The governor has called for the Chelsea Housing Authority to be placed in receivership as an antidote to the spate of nearly obscene actions taken by former CHA director Michael McLaughlin, the CHA board, and the CHA accountant.
News that Attorney General Martha Coakley is presenting legal documents to the Supreme Judicial Court in order to secure the receivership being asked for by the state hardly came as a surprise to those of us utterly amazed and dismayed at the same time by the goings on at the CHA.
City Manager Jay Ash said that he approves of the governor’s action and will support it. Interim CHA director Albert Ewing said the same but for him it won’t matter much as should be out of a job as soon as the receivership takes effect.
It is anyone’s guess who will be named receiver.
However, it is estimated the receiver will report back to the SJC after 90 days.
By that time, it should become apparent exactly what was fraudulent about McLaughlin’s $360,000 salary and estimated $280,000 pension and what was not.
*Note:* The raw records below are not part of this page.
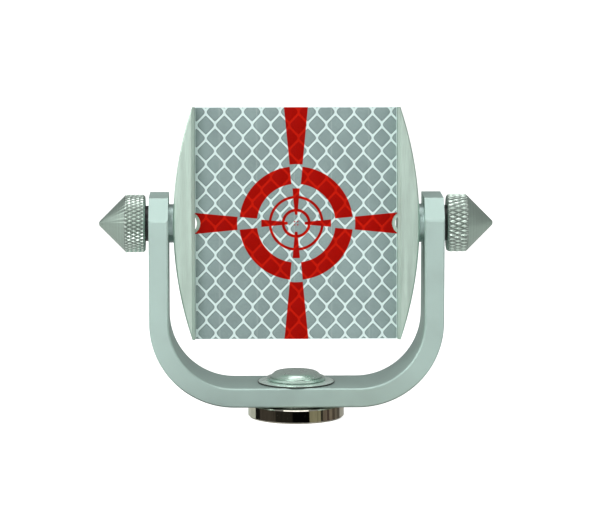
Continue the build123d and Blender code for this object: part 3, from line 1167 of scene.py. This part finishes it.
class TARGET_OT_axis_hardware(bpy.types.Operator):
    """Finish the studs, spacers and black washers of the tilt axis"""

    bl_idname = "target.axis_hardware"
    bl_label = "Studs, spacers and washers"

    def execute(self, context):
        metals = context.scene.target_metals
        stud = zinc_finish(metals.zinc)
        spacer = turned_finish("ground_spacer", metals.spacer, about_tilt_axis, 5.0, 0.003, 0.38)
        washer = black_finish()
        for side_name in ("left", "right"):
            dress(f"{side_name}_stud", stud)
            dress(f"{side_name}_spacer", spacer)
            dress(f"{side_name}_washer", washer)
        return {"FINISHED"}


class TARGET_OT_thumb_nuts(bpy.types.Operator):
    """Model the two knurled thumb nuts"""

    bl_idname = "target.thumb_nuts"
    bl_label = "Thumb nuts"

    def execute(self, context):
        metals = context.scene.target_metals
        nuts = context.scene.target_nuts
        cone = turned_finish("turned_nut", metals.nut, about_tilt_axis, 2.5, 0.006, 0.38)
        radius = node_size("left_knob").z / 2
        band = knurled_finish(metals.knurl, radius, nuts.knurl_depth / MM)
        for side, side_name in ((-1, "left"), (1, "right")):
            thumb_nut(nuts, side, side_name, (cone, band))
        return {"FINISHED"}


OPERATORS = (
    TARGET_OT_stage,
    TARGET_OT_base,
    TARGET_OT_pivot,
    TARGET_OT_yoke,
    TARGET_OT_body,
    TARGET_OT_films,
    TARGET_OT_axis_hardware,
    TARGET_OT_thumb_nuts,
)


class TARGET_PT_pieces(bpy.types.Panel):
    """Lists the pieces of the target"""

    bl_idname = "TARGET_PT_pieces"
    bl_label = "Reflector target"
    bl_space_type = "VIEW_3D"
    bl_region_type = "UI"
    bl_category = "Target"

    def draw(self, context):
        for operator in OPERATORS:
            self.layout.operator(operator.bl_idname)


SETTINGS = {
    "target_stage": StageSettings,
    "target_film": FilmSettings,
    "target_nuts": NutSettings,
    "target_pivot": PivotSettings,
    "target_metals": MetalSettings,
}
CLASSES = (*SETTINGS.values(), *OPERATORS, TARGET_PT_pieces)


def register():
    for item in CLASSES:
        bpy.utils.register_class(item)
    for name, group in SETTINGS.items():
        setattr(bpy.types.Scene, name, PointerProperty(type=group))


def unregister():
    for name in SETTINGS:
        delattr(bpy.types.Scene, name)
    for item in reversed(CLASSES):
        bpy.utils.unregister_class(item)


def main():
    register()
    bpy.ops.target.stage()
    bpy.ops.target.base()
    bpy.ops.target.pivot()
    bpy.ops.target.yoke()
    bpy.ops.target.body()
    bpy.ops.target.films()
    bpy.ops.target.axis_hardware()
    bpy.ops.target.thumb_nuts()


if __name__ == "__main__":
    main()
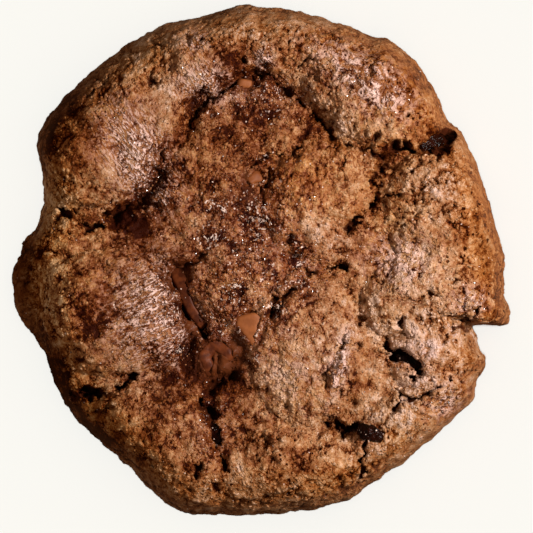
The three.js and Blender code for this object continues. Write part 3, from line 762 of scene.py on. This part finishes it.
def crumbTree(name, values):
    geometry = {"Geometry": "Geometry"}
    inputs = {**geometry, **values, "Material": "Material"}
    tree, given, out = newTree("GeometryNodeTree", name, inputs, geometry)
    tree.is_modifier = True
    return tree, given, out["Geometry"]


def named(geometry, name, value, domain="POINT"):  # the geometry with the value as a fact of its own
    values = {"Name": name, "Geometry": geometry, "Value": value}
    settings = {"data_type": "FLOAT", "domain": domain}
    return result(geometry.tree, "GeometryNodeStoreNamedAttribute", values, "Geometry", **settings)


def movedAndPainted(geometry, offset, material):
    values = {"Geometry": geometry, "Offset": offset}
    moved = result(geometry.tree, "GeometryNodeSetPosition", values, "Geometry")
    values = {"Geometry": moved, "Material": material}
    return result(geometry.tree, "GeometryNodeSetMaterial", values, "Geometry")


def madeBy(tree, piece, values):  # runs the tree on a piece and keeps the result as a plain mesh
    modifier = piece.modifiers.new(tree.name, "NODES")
    modifier.node_group = tree
    identifiers = {s.name: s.identifier for s in tree.interface.items_tree if s.in_out == "INPUT"}
    for name, value in values.items():
        modifier[identifiers[name]] = value
    bpy.context.view_layer.update()
    evaluated = piece.evaluated_get(bpy.context.evaluated_depsgraph_get())
    mesh = bpy.data.meshes.new_from_object(evaluated)
    piece.modifiers.remove(modifier)
    return mesh


# The crumb: rounded lumps, thin plates and small pits, as real relief along the surface's own direction.
crumbRelief = {
    "Lump size": 3.0, "Lump depth": 0.55, "Plate size": 1.4, "Plate depth": 0.4,
    "Grain size": 0.8, "Grain depth": 0.4, "Pit size": 1.1, "Pit depth": 0.7,
    "Cleft size": 2.0, "Cleft width": 0.26, "Cleft depth": 0.34, "Seed": 4.0,
}
reliefForm = {  # detail, roughness and distortion of each noise
    "lump": (1.0, 0.5, 0.3), "grain": (2.0, 0.6, 0.2), "pit": (2.0, 0.55, 0.0),
    "pitSeed": 5.0, "pitRamp": (0.64, 0.74),  # levels of the noise between which a pit opens
    "plateShift": (3.1, 7.7, 1.3), "plateSmoothness": 0.6, "plateLevel": 0.45,
    "cleftShake": (1.6, 0.9),  # size and shift in mm
    "cleftPlaces": (4.0, 1.0, 0.5, 0.0, 71.0), "cleftRamp": (0.47, 0.62),
    "skin": 0.75,  # share of the rough crumb that smooth skin takes away
    "skinOnLumps": 0.5,
}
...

It will also be apparent by that time whether or not the CHA accountant committed a crime by writing out $200,000 in checks for vacation time and sick time that McLaughlin ordered him to write before he walked out the door.
The complicity in all of this by the CHA Board will also have been weighed and measured – and even though the entire board has resigned, there may still be culpability for what they participated in and for what they overlooked.
It is our belief the CHA is not as corrupt as it is being made out to be.
McLaughlin has turned out to be a moral fraud and a plunderer but that doesn’t make him a thief.
City Manager Ash has been the recipient of unnecessary criticism for not knowing what McLaughlin was up to.
But who did?
The city of Chelsea has nothing whatsoever to do with the running and the management of the CHA.
For Ash and for all of us who consider ourselves watchdogs for this community, this incident is a wake-up call.
We applaud the four members of the city council who asked for receivership – and two others who run prominent agencies in the city dedicated to organizing voters and campaigns against waste and fraud in government.
But we ask those very same people – where were you for the past ten years without so much as a single effort to make an official request or resolution requiring CHA minutes?
After the fact grandstanding is just that – after the fact grandstanding bare and naked.
All of us involved with this city need to admit that we were led astray by the mercurial McLaughlin.
All of us need to agree we will never be fooled again.
Failure to do our due diligence has no place among those of us who value this city’s reputation.
Too much is at stake – as we have found out.